Every federal court that has so far struck down a state ban has relied in one way or another on the Windsor decision, even though the Court had stressed that it was not ruling on the validity of such bans. Judge Feldman said the decision caused him “unease” and added that he found it to be “unclear” and, “by its own terms, limited.”
The New Orleans jurist ruled that the Louisiana constitutional amendment — adopted in 2004 by state voters by a margin of seventy-eight to twenty-two percent — should be judged by the most lenient test, rational basis, on claims that the ban violates equal protection guarantees and due process.
More rigorous review was not necessary, he concluded, because Louisiana “is acting merely within the scope of its traditional authority,” and he added that this had been “underscored by Justice [Anthony] Kennedy,” the author of the majority opinion in Windsor.
“This court,” Judge Feldman wrote, “finds it difficult to minimize, indeed, ignore, the high court’s powerful reminder in Windsor: ’The recognition of civil marriages is central to state domestic relations law applicable to its residents and citizens.’” Other parts of Windsor quotations cited by the judge include these: ”‘The definition of marriage is the foundation of the State’s broader authority to regulate the subject of domestic relations with respect to the [p]rotection of offspring, property interests, and the enforcement of marital responsibilities. … The whole subject of the domestic relations of husband and wife, parent and child, belongs to the laws of the States and not to the laws of the United States.”
But in his ruling, the judge also wondered where same-sex marriage could lead, saying:
For example, must the states permit or recognize a marriage between an aunt and niece? Aunt and nephew? Brother/brother? Father and child? May minors marry? Must marriage be limited to only two people? What about a transgender spouse? Is such a union same-gender or male-female? All such unions would undeniably be equally committed to love and caring for one another, just like the plaintiffs.
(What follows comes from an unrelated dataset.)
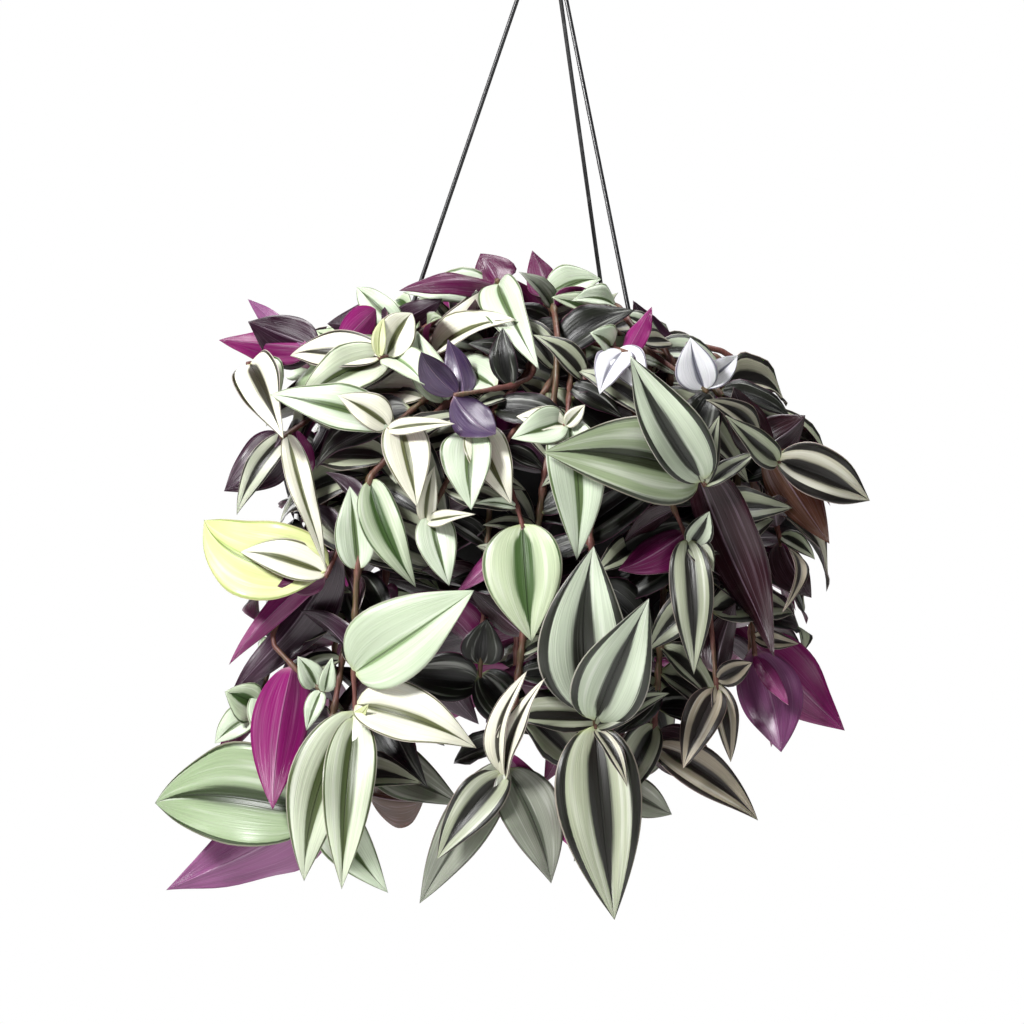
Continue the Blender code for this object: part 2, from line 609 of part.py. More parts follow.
def in_bush(leaf, depth):
    """Whether a leaf stays under the skyline, this far behind the bush's front, and off the pot."""
    for v in (0.5, 1.0):
        place = leaf.point(0, v) - rim_frame((0, 0, 0))
        if place.z < 0 and math.hypot(place.x, place.y) < RIM_RADIUS:
            return False
        top = np.interp(place.x, [x for x, _ in SKYLINE], [z for _, z in SKYLINE])
        if place.z > top or place.y < front_depth(place.x, place.z, -depth):
            return False
    return True


def rule_leaf(route, back, length, hand, flip, lean, swing, lift, share):
    """A leaf placed by rule: out to one side of its stem, upper side out and up unless flipped."""
    base, ahead = at_distance_back(route, back)
    out = Vector((base.x, base.y, 0)).normalized()
    side = ahead.cross(out)
    if side.length < 0.2:
        side = UP.cross(out)
    side.normalize()
    age = min(1.0, back / GROWN_AT)
    spread = math.radians(YOUNG_SPREAD + (GROWN_SPREAD - YOUNG_SPREAD) * age + swing)
    aim = ahead * math.cos(spread) + side * (hand * math.sin(spread)) + out * lean
    aim = aim.normalized() + UP * (math.sin(math.radians(lift)) + (FLIPPED_RISE if flip else -DROOP))
    aim.normalize()
    look = out * 0.8 + UP * 0.55
    if flip:
        look = -out + UP * 0.5
    size = length * share
    return Leaf(base, base + aim * size, size * LEAF_SLIMNESS, look, RULE_ARCH)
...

This suggests that his objections to allowing same-sex marriage were not entirely based on the issue of states’ rights but also general unease about loosening the definition of marriage.
There seems little doubt that the Supreme Court will decide on this in the coming year.
AsqJames says
Why is this not unconstitutional under the full faith and credit clause?
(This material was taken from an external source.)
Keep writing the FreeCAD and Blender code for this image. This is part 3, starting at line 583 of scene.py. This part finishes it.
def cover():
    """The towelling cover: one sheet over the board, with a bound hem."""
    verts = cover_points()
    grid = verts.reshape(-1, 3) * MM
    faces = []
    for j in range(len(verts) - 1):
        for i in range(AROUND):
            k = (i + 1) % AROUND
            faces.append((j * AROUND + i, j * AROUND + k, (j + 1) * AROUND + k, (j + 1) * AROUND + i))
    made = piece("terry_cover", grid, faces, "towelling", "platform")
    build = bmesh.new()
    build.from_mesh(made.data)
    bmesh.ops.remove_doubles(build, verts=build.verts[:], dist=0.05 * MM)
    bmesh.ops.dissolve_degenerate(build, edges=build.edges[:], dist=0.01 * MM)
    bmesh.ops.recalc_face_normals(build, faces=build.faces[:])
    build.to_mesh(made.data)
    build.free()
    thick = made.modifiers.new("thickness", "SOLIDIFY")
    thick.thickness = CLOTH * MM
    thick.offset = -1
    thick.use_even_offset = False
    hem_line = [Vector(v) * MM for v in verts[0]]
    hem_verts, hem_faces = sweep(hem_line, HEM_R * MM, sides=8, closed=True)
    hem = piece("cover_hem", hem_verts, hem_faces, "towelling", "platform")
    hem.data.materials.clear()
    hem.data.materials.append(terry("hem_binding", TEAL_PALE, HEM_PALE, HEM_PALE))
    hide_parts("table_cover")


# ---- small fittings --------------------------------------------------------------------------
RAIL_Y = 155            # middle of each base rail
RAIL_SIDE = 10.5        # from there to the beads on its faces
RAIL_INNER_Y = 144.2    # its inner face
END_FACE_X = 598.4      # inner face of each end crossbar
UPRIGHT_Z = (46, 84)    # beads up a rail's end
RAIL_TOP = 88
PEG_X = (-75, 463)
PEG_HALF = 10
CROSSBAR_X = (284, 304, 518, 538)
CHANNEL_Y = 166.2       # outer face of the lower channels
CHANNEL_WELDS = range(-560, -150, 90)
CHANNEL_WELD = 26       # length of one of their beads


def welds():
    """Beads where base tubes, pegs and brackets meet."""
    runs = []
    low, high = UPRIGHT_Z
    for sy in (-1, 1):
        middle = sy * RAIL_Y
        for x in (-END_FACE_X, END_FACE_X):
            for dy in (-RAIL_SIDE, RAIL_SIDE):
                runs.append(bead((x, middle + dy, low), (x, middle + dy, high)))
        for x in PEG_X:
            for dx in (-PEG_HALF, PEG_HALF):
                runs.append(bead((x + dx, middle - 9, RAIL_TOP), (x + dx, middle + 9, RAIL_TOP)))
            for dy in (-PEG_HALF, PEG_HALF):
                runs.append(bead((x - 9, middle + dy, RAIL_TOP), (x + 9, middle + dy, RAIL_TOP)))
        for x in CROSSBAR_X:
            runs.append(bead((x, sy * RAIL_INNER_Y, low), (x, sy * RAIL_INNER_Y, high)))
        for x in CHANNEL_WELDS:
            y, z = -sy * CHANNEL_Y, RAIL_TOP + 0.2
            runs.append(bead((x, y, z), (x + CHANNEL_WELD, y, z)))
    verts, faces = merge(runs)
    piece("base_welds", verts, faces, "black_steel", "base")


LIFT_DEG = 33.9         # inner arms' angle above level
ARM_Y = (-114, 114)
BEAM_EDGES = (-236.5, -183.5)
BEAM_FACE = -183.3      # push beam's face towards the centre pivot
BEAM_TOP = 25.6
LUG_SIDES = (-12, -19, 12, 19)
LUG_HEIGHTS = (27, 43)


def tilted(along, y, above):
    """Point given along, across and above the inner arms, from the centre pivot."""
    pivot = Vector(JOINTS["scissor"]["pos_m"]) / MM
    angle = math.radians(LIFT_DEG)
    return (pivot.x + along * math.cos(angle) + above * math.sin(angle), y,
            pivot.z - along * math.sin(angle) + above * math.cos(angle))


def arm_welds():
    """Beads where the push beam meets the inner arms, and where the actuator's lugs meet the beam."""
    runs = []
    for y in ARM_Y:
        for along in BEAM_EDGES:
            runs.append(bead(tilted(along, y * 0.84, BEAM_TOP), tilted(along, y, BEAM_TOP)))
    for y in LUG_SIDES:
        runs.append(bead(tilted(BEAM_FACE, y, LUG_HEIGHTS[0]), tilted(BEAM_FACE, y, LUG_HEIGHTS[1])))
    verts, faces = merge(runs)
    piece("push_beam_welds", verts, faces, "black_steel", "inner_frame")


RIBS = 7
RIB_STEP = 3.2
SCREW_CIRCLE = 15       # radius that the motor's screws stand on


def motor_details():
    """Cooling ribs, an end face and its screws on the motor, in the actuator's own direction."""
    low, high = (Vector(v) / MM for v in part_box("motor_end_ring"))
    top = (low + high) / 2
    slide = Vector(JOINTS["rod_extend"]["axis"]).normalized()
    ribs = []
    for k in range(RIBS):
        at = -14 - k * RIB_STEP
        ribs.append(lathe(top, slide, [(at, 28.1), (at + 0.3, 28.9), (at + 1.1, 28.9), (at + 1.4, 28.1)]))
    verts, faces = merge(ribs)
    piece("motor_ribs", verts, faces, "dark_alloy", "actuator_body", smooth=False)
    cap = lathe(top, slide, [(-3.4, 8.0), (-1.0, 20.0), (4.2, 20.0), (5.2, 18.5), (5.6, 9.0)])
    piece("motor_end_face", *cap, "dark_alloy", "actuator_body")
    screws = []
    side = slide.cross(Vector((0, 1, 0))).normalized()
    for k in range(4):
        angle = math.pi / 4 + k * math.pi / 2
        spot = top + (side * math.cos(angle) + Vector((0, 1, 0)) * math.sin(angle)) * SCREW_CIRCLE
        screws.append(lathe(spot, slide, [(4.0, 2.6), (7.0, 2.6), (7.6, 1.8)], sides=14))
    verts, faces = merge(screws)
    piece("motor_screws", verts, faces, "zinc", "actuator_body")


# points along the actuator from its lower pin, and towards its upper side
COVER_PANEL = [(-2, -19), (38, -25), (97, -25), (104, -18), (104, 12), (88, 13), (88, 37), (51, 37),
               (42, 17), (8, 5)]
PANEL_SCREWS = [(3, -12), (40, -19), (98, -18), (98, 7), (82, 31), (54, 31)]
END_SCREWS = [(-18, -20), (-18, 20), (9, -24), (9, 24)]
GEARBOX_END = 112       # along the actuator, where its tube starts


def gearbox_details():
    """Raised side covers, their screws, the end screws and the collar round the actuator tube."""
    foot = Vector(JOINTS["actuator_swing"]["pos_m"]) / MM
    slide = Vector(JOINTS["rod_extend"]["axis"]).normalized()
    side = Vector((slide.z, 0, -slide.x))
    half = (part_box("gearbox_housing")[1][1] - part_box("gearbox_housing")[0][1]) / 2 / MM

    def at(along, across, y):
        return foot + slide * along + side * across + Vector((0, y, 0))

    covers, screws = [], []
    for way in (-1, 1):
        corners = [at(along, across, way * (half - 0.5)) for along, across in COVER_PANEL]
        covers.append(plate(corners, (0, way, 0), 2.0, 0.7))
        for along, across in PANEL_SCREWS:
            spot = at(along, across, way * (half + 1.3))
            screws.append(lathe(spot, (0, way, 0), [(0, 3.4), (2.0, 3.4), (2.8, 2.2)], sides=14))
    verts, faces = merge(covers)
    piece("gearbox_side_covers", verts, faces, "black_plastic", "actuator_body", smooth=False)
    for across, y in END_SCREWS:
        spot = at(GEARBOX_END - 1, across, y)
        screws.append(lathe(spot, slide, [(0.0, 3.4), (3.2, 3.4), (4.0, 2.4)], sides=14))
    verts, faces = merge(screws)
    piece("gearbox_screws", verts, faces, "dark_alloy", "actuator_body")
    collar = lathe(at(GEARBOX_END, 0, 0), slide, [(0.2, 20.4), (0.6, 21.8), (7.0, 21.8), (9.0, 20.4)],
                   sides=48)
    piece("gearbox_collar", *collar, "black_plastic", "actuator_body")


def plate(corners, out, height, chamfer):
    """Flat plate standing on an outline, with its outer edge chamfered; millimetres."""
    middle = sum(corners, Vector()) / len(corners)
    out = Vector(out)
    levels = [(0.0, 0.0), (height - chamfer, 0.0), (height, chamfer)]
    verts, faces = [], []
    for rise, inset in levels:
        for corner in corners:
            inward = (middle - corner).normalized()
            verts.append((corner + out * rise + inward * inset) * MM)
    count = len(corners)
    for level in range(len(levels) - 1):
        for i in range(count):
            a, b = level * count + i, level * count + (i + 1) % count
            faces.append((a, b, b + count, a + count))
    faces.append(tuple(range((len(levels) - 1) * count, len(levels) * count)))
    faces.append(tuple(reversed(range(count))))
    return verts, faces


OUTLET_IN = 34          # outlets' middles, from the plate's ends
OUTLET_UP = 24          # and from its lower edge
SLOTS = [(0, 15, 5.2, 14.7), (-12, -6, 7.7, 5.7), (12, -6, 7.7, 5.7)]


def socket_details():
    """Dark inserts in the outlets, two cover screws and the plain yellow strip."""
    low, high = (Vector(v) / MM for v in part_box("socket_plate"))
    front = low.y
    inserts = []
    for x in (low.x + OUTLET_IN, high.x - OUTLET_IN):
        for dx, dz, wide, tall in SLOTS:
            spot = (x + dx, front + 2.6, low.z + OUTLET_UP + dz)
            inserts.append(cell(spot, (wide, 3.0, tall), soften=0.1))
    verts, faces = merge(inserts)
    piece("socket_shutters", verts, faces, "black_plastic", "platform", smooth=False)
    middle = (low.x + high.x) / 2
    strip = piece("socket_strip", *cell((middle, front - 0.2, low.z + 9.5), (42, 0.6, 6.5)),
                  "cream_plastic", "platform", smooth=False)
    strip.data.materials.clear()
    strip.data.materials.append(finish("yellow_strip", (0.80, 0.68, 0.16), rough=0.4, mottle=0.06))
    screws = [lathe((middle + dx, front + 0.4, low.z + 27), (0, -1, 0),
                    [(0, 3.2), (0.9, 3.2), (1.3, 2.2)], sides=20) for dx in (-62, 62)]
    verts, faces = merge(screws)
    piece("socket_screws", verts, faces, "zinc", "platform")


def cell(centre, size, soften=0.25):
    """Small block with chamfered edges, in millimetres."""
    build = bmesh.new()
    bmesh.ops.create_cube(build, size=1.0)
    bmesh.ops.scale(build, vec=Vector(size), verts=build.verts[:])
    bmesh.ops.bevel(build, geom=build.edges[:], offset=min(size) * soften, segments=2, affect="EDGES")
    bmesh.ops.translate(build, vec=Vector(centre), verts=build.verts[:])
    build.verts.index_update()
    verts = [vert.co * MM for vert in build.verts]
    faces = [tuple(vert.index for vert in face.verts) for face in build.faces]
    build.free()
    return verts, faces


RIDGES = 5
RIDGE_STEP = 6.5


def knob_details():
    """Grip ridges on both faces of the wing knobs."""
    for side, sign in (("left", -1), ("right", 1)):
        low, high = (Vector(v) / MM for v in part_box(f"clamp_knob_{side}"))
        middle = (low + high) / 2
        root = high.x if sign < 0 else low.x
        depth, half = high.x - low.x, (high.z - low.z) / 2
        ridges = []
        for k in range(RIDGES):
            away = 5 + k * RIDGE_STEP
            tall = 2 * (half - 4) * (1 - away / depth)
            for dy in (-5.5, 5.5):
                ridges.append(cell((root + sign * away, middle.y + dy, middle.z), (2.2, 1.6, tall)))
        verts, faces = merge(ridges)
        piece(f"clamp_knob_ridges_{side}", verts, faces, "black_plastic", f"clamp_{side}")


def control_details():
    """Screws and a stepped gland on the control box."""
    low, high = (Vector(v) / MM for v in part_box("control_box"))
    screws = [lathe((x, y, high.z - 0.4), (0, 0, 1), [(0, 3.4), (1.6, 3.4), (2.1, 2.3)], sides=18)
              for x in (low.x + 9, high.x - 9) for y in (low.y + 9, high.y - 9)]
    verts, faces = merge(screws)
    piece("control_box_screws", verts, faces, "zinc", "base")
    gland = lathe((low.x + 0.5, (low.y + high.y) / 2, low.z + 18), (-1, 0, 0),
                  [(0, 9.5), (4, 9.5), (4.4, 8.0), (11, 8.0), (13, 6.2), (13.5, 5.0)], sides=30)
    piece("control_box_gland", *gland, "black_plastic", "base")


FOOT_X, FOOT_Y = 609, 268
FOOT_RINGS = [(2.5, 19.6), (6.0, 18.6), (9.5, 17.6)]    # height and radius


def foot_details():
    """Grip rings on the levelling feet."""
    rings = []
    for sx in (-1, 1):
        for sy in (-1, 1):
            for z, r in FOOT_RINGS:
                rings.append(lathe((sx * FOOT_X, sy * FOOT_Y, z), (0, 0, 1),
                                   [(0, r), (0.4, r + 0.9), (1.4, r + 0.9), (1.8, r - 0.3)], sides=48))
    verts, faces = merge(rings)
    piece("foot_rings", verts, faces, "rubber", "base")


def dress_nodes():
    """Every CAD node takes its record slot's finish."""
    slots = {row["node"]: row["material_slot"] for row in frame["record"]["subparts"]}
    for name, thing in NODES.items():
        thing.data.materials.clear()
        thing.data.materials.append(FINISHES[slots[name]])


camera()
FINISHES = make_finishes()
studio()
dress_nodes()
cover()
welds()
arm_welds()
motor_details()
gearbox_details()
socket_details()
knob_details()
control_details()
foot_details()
Assuming Louisiana gives full faith and credit to the New York public record of a heterosexual marriage, on what basis can it refuse to give the same to the New York public record of a same-sex marriage?
ianeymeaney says
Come on, Supreme Court! Loving v. Virginia part 2!
subbie says
AsqJames, a long-standing element of Full Faith and Credit jurisprudence allows a state to refuse to recognize actions from another state that violate the public policy of the recognizing state. For example, if State A refuses to allow first cousins to marry, it does not have to recognize a marriage between first cousins from another state where it was legal.
AsqJames says
Thanks subbie. That doesn’t really make much sense to me, but that’s far from a unique situation where my understanding of the world is concerned ;-).
Chiroptera says
For example, must the states permit or recognize a marriage between an aunt and niece? Aunt and nephew? Brother/brother?
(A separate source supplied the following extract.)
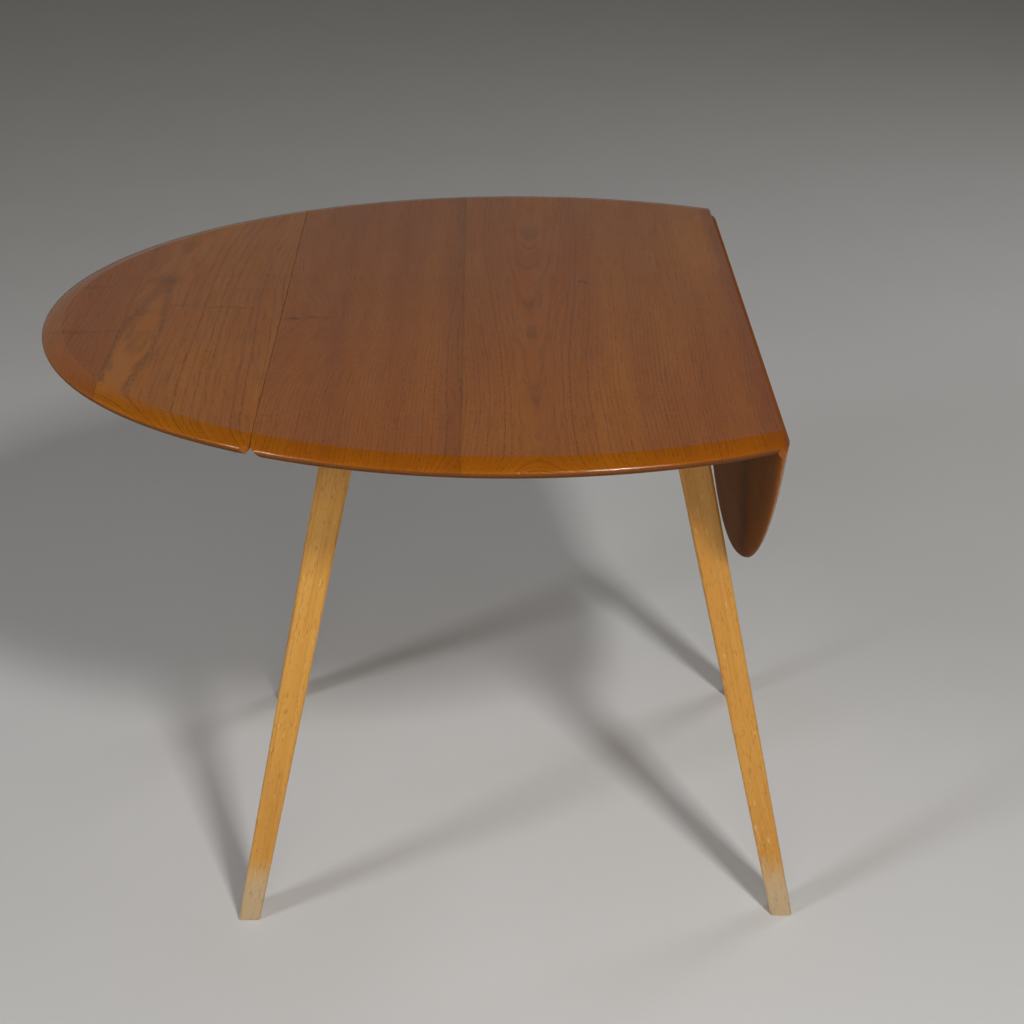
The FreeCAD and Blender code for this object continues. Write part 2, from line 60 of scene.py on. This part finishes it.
class Graph:
    """A material's node tree, with short calls that return output sockets."""

    def __init__(self, name):
        self.material = bpy.data.materials.new(name)
        self.material.use_nodes = True
        self.nodes = self.material.node_tree.nodes
        self.links = self.material.node_tree.links
        self.nodes.clear()

    def put(self, socket, value):
        if isinstance(value, bpy.types.NodeSocket):
            self.links.new(value, socket)
        elif isinstance(value, (tuple, list, Vector)) and len(value) == 3 and socket.type == "RGBA":
            socket.default_value = (*value, 1)
        else:
            socket.default_value = value

    def add(self, kind, inputs, **settings):
        made = self.nodes.new("ShaderNode" + kind)
        for key, value in settings.items():
            setattr(made, key, value)
        for key, value in inputs.items():
            self.put(made.inputs[key], value)
        return made

    def math(self, operation, *values):
        made = self.add("Math", {}, operation=operation)
        for socket, value in zip(made.inputs, values):
            self.put(socket, value)
        return made.outputs[0]

    def plus(self, a, b):
        return self.math("ADD", a, b)

    def minus(self, a, b):
        return self.math("SUBTRACT", a, b)

    def times(self, a, b):
        return self.math("MULTIPLY", a, b)

    def scaled(self, vector, factors):
        made = self.add("VectorMath", {}, operation="MULTIPLY")
        self.put(made.inputs[0], vector)
        made.inputs[1].default_value = factors
        return made.outputs[0]

    def split(self, vector):
        made = self.add("SeparateXYZ", {"Vector": vector})
        return made.outputs[0], made.outputs[1], made.outputs[2]

    def joined(self, x, y, z):
        return self.add("CombineXYZ", {"X": x, "Y": y, "Z": z}).outputs[0]

    def noise(self, vector, scale=1.0, detail=2.0, rough=0.5, distortion=0.0):
        made = self.add("TexNoise", {"Vector": vector, "Scale": scale, "Detail": detail,
                                     "Roughness": rough, "Distortion": distortion})
        return made.outputs["Fac"]

    def swing(self, vector, size, **options):
        """Noise about zero, from about -size to size."""
        return self.times(self.minus(self.noise(vector, **options), 0.5), 2 * size)

    def rise(self, value, low, high, to_low=0.0, to_high=1.0):
        """A smooth step from to_low at low to to_high at high."""
        made = self.add("MapRange", {"Value": value, "From Min": low, "From Max": high,
                                     "To Min": to_low, "To Max": to_high},
                        interpolation_type="SMOOTHSTEP")
        return made.outputs[0]

    def mix(self, share, a, b):
        made = self.add("Mix", {}, data_type="RGBA")
        self.put(made.inputs[0], share)
        self.put(made.inputs[6], a)
        self.put(made.inputs[7], b)
        return made.outputs[2]

    def stair(self, value, start, *steps):
        """A value that starts at start and jumps to each step's level where value passes its edge."""
        total, level = start, start
        for edge, new_level in steps:
            past = self.math("GREATER_THAN", value, edge)
            total = self.plus(total, self.times(past, new_level - level))
            level = new_level
        return total

    def dab(self, x, y, centre_x, centre_y, wide, long):
        """A soft oval spot."""
        return self.times(self.hump(x, centre_x, wide), self.hump(y, centre_y, long))

    def hump(self, value, centre, width):
        """1 at centre, falling to 0 over width each side, like a bell."""
        away = self.times(self.minus(value, centre), 1 / width)
        return self.math("EXPONENT", self.times(self.times(away, away), -1.0))

    def place(self):
        return self.add("TexCoord", {}).outputs["Object"]

    def bump(self, height, distance):
        return self.add("Bump", {"Height": height, "Distance": distance, "Strength": 1.0}).outputs["Normal"]

    def finish(self, **inputs):
        """Closes the tree with a Principled shader and returns the material."""
        shader = self.add("BsdfPrincipled", {})
        for key, value in inputs.items():
            self.put(shader.inputs[key.replace("_", " ")], value)
        output = self.add("OutputMaterial", {})
        self.links.new(shader.outputs[0], output.inputs[0])
        return self.material


# ---------------------------------------------------------------- elm

ELM_LIGHT = (0.400, 0.132, 0.0080)
ELM_MAIN = (0.325, 0.090, 0.0050)
ELM_RED = (0.250, 0.062, 0.0070)
ELM_DARK = (0.075, 0.018, 0.0022)
ELM_PORE = (0.026, 0.007, 0.0018)
# Painted light for the slopes of the moulded edge.
ELM_EDGE_PAINTED_LIGHT = (0.470, 0.145, 0.0030)
# Painted shade for faces turned down.
ELM_PAINTED_SHADE = (0.120, 0.036, 0.0020)
# The unvarnished underside's colour, darker than the wood partly as painted shade.
ELM_BARE_AND_PAINTED_SHADE = (0.200, 0.066, 0.0030)

BOARD_EDGES = (-LEAF_GLUE_LINE, -JOINT_LINE, PANEL_GLUE_LINE, JOINT_LINE, LEAF_GLUE_LINE)
RING_WIDTH = 0.0043
KNOT_Y = -0.030             # the knot whose rings swirl, near the fixed panel's left joint
KNOT_REACH = 0.011          # square of how far along Y its push falls to a half
KNOT_PUSH = 0.050

# Small knots and scars: x, y, half width, half length, depth of colour.
KNOTS = (
    (-0.263, -0.038, 0.0070, 0.0040, 0.75),
    (-0.240, -0.034, 0.0090, 0.0030, 0.60),
    (-0.221, -0.036, 0.0060, 0.0024, 0.45),
    (0.0855, 0.086, 0.0022, 0.0036, 0.90),
    (0.0925, 0.083, 0.0022, 0.0036, 0.90),
)
SCARS = (
    (-0.405, 0.010, 0.020, 0.0028, 0.50),
    (-0.345, -0.002, 0.026, 0.0030, 0.50),
    (-0.525, 0.068, 0.030, 0.0034, 0.34),
    (-0.515, -0.079, 0.046, 0.0036, 0.36),
    (-0.330, 0.118, 0.050, 0.0034, 0.20),
    (-0.320, 0.060, 0.040, 0.0030, 0.22),
)

# Upward part of a face's normal where the moulded edge starts and where the bare underside starts.
EDGE_STARTS, EDGE_SLOPES = 0.998, 0.985
UNDERSIDE_STARTS, UNDERSIDE = -0.90, -0.985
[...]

Can you come up with a rational basis for forbidding those marriages? If so, then they are not relevant to same sex marriage since the major legal problem is that the opponents cannot come up with a rational basis. If not, then what is the problem with allowing them?
--
May minors marry?
No. Good god, even a judge doesn’t understand the concept of consent?
--
What about a transgender spouse? Is such a union same-gender or male-female?
It would just be a union. Allowing same sex marriage doesn’t add a category of “same-gender” along side the category of “male-female”. There would just be marriages. Maybe this judge hasn’t even read what the marriage statutes actually say?
--
Must marriage be limited to only two people?
I dunno. None of the legal arguments in favor of same-sex marriage that I have read apply to polygamous situations. That would end up being a very different argument, relying on very different precedents. In fact, I don’t see how ruling against same-sex marriage now would prevent a future court from ruling that polygamous marriage must be allowed.
--
I haven’t read the decision, but the parts quoted in the OP makes this judge sound pretty ignorant and unable to understand the actual arguments the people are making. On the other hand, this seems to make this judge a viable candidate for the Supreme Court!
subbie says
Chiroptera, I have read most of it. It’s badly written as well as badly reasoned. He simply refused to address some issues, and completely missed the salient point on many of the issues that he did address. It’s apparent he had an agenda even before he got the case and intended to decide it that way regardless of the law, the facts or any of the arguments the parties made.
It’s a piece of shit, not to put too fine a point on it.
You can read the opinion here. http://media.wix.com/ugd/a430fd_7d86e89b639549869df8e3e0fa723e63.pdf
Derec A says
Uh, no. That’s not correct. The reason that the individual states still do not have to recognize same sex marriages performed in states where they are legal is that DOMA is still on the books and allows the individual states the option of ignoring the public acts, records, and judicial proceedings of every other state concerning recognition of same sex marriage. . The only part of DOMA that was ruled unconstitutional was the redefinition of the word “marriage” but the ruling left the following two clauses intact
Which means this
is perfectly legal under federal law. And until Congress has the balls to repeal DOMA completely no state is required to recognize same sex marriage. Period. End of Story.
They can refuse to recognize same sex marriages on the basis of DOMA § 2 which again is still on the books as a legal law of the land until Congress decides to repeal the remaining parts of DOMA.
gshelley says
I don’t think his slippery slope argument suggests a general unease about loosening the deffu ition of marriage. To me it suggests the same thing it does when anyone else makes the argument, that they are a bigot who thinks scare tactics can defeat rational argument.
And having read the decision, I am confident in that assessment. It is terrible, full of argument by assertion and dismissing actual evidence by claiming people disagree.
Leo Buzalsky says
That’s a weird one. That looks to me like a good reason to legalize gay marriage. That question then becomes irrelevant if “same-gender” and “male-female” are both legal. This is only an issue if one is illegal but not the other. It seems he didn’t actually think his own questions through.
subbie says
Derec A, even if DOMA were struck in its entirety today, states would still be free to refuse to recognize any marriages from other states that violate their public policy. One exception to this, of course, would be if the refusal is unconstitutional for another reason, refusal to recognize an interracial marriage, for example. The part of DOMA that allows states to not recognize gay marriages from other states is merely a codification of one specific example the public policy exception to the Full Faith and Credit Clause.